TO BE DONE: Look below for the line with "Reconstruct the object", and from there restate every line word for word until the entries end.

GIVEN INFORMATION:
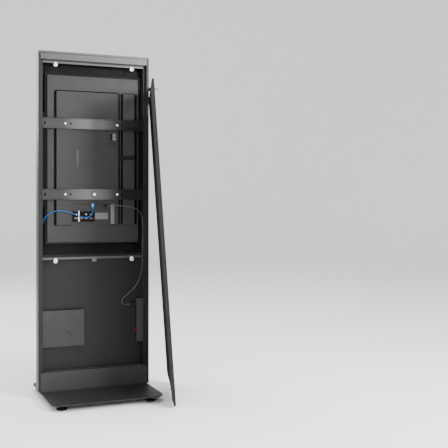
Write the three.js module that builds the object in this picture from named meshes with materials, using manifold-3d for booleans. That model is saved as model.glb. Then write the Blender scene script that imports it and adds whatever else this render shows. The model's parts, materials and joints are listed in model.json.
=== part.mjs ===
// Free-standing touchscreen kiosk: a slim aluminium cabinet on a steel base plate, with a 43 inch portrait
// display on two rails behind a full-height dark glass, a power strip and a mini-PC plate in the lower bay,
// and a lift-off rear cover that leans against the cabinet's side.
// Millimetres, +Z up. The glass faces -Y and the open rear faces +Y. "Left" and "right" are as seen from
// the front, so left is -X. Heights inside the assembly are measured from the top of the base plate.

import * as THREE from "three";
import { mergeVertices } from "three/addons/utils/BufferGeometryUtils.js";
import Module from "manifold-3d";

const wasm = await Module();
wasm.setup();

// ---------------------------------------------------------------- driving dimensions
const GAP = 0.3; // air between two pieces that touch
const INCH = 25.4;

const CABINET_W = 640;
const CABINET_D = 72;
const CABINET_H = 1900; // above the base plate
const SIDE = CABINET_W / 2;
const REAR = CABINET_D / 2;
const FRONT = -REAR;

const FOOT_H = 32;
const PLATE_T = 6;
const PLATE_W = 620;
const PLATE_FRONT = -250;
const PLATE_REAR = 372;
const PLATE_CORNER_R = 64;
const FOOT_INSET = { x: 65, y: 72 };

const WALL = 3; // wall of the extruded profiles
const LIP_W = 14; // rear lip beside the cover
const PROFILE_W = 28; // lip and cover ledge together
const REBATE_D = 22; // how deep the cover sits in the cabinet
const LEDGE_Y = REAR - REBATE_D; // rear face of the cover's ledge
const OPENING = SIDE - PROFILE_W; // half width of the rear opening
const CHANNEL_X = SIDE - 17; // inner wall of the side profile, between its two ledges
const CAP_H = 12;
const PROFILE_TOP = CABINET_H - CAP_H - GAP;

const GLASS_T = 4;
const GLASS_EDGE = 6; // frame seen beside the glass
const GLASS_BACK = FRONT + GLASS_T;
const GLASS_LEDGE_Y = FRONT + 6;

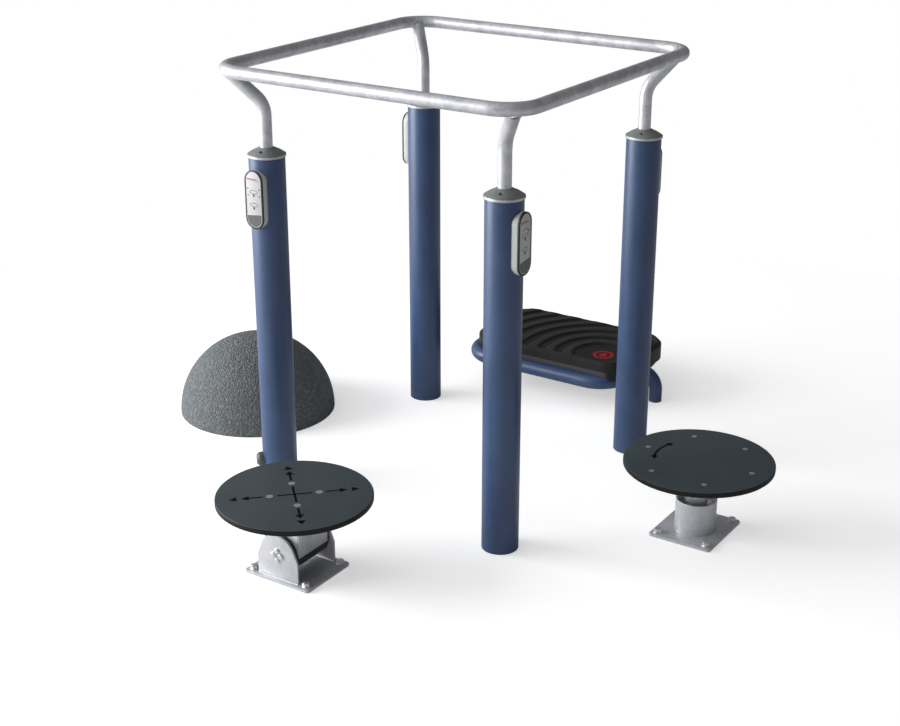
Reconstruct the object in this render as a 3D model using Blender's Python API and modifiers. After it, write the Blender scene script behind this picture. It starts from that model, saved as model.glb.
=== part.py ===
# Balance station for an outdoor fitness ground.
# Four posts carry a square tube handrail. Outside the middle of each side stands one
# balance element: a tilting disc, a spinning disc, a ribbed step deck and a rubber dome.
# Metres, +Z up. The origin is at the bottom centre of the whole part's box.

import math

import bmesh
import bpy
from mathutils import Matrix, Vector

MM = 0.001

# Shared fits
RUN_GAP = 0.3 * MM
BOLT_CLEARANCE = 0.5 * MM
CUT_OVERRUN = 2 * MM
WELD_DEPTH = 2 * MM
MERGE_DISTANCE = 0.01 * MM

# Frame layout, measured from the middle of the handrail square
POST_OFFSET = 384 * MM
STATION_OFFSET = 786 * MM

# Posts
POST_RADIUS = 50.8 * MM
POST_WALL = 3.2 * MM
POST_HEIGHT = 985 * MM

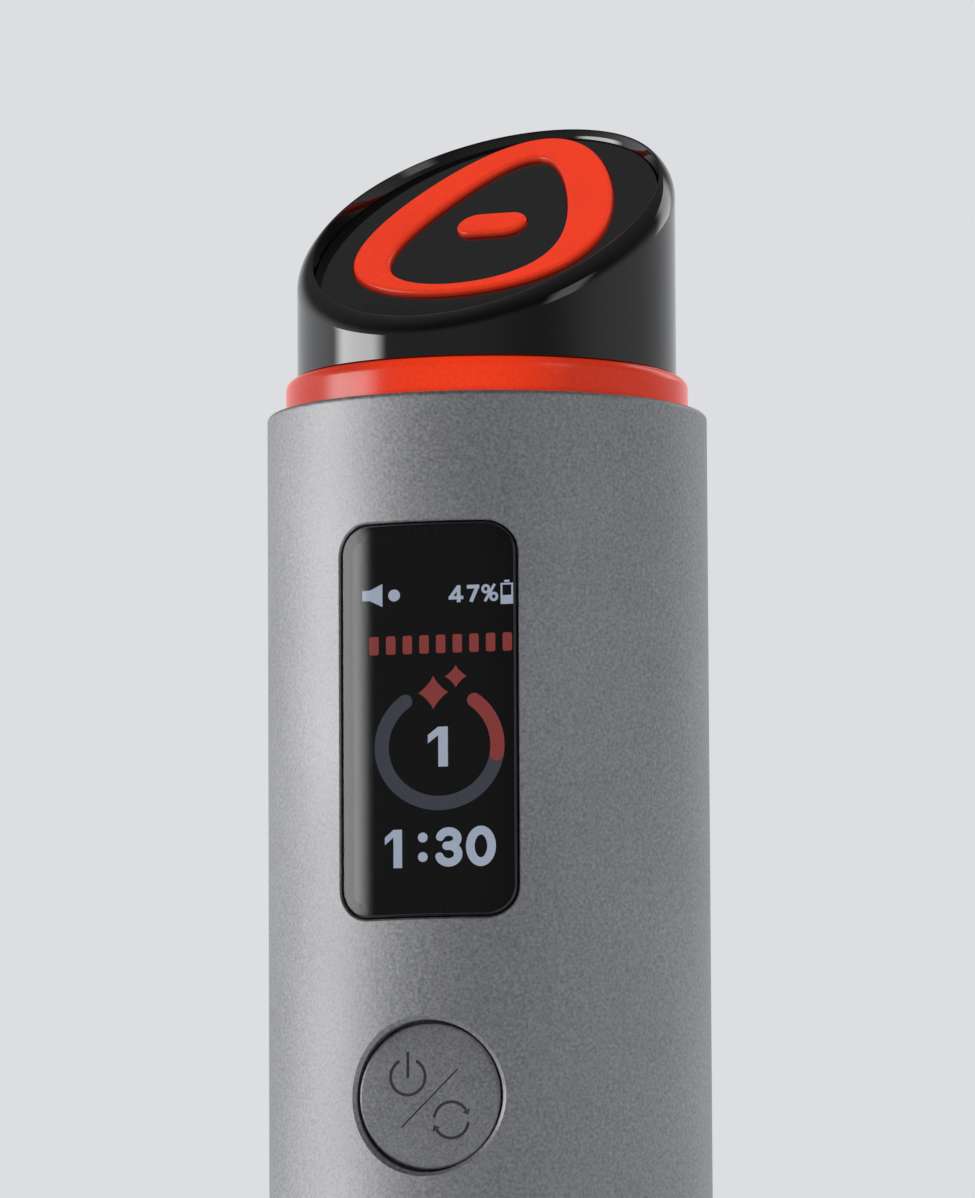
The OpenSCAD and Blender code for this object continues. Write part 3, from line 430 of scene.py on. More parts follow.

RESPONSE:
Reconstruct the object in this render as a 3D model using Blender's Python API and modifiers. After it, write the Blender scene script behind this picture. It starts from that model, saved as model.glb.
=== part.py ===
# Balance station for an outdoor fitness ground.
# Four posts carry a square tube handrail. Outside the middle of each side stands one
# balance element: a tilting disc, a spinning disc, a ribbed step deck and a rubber dome.
# Metres, +Z up. The origin is at the bottom centre of the whole part's box.

import math

import bmesh
import bpy
from mathutils import Matrix, Vector

MM = 0.001

# Shared fits
RUN_GAP = 0.3 * MM
BOLT_CLEARANCE = 0.5 * MM
CUT_OVERRUN = 2 * MM
WELD_DEPTH = 2 * MM
MERGE_DISTANCE = 0.01 * MM

# Frame layout, measured from the middle of the handrail square
POST_OFFSET = 384 * MM
STATION_OFFSET = 786 * MM

# Posts
POST_RADIUS = 50.8 * MM
POST_WALL = 3.2 * MM
POST_HEIGHT = 985 * MM

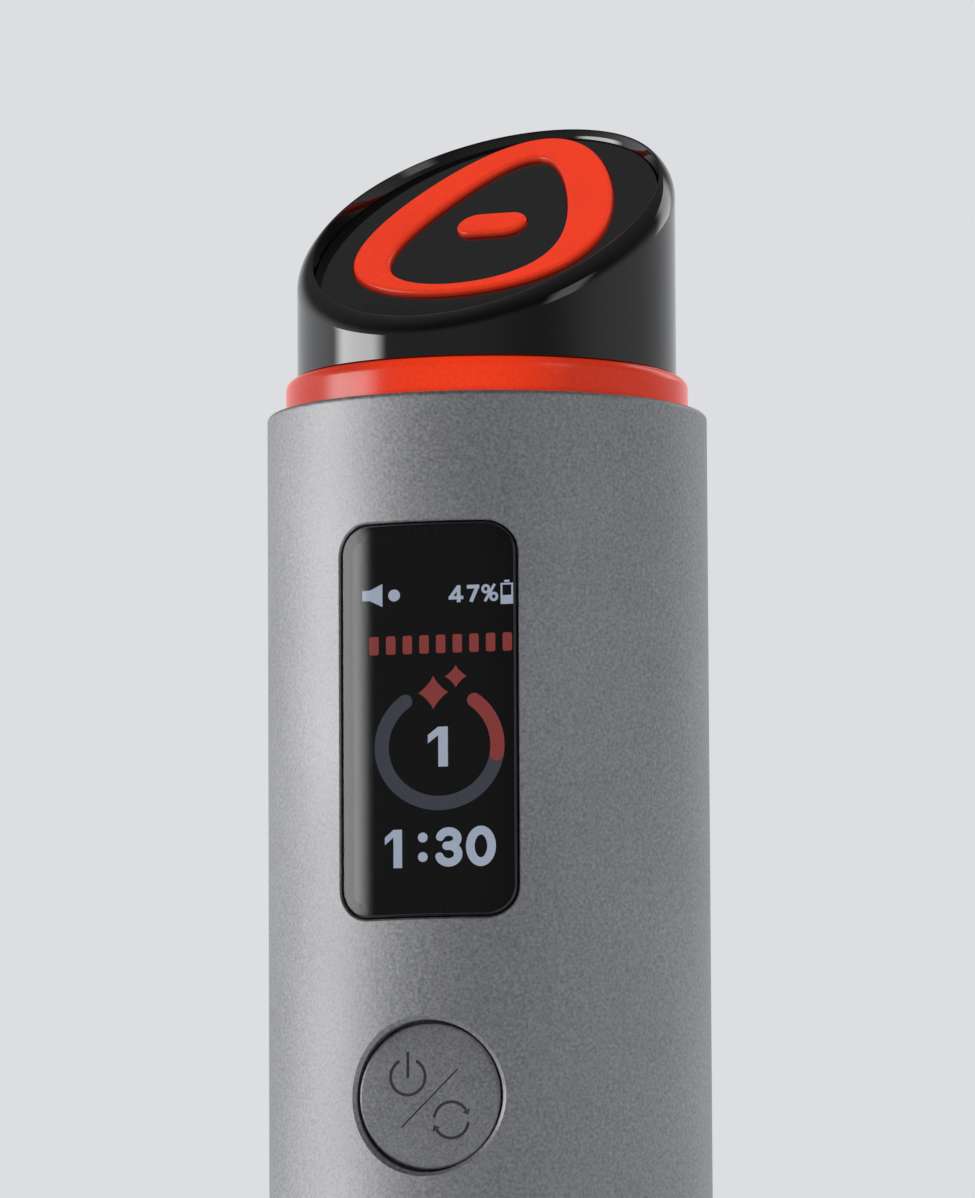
The OpenSCAD and Blender code for this object continues. Write part 3, from line 430 of scene.py on. More parts follow.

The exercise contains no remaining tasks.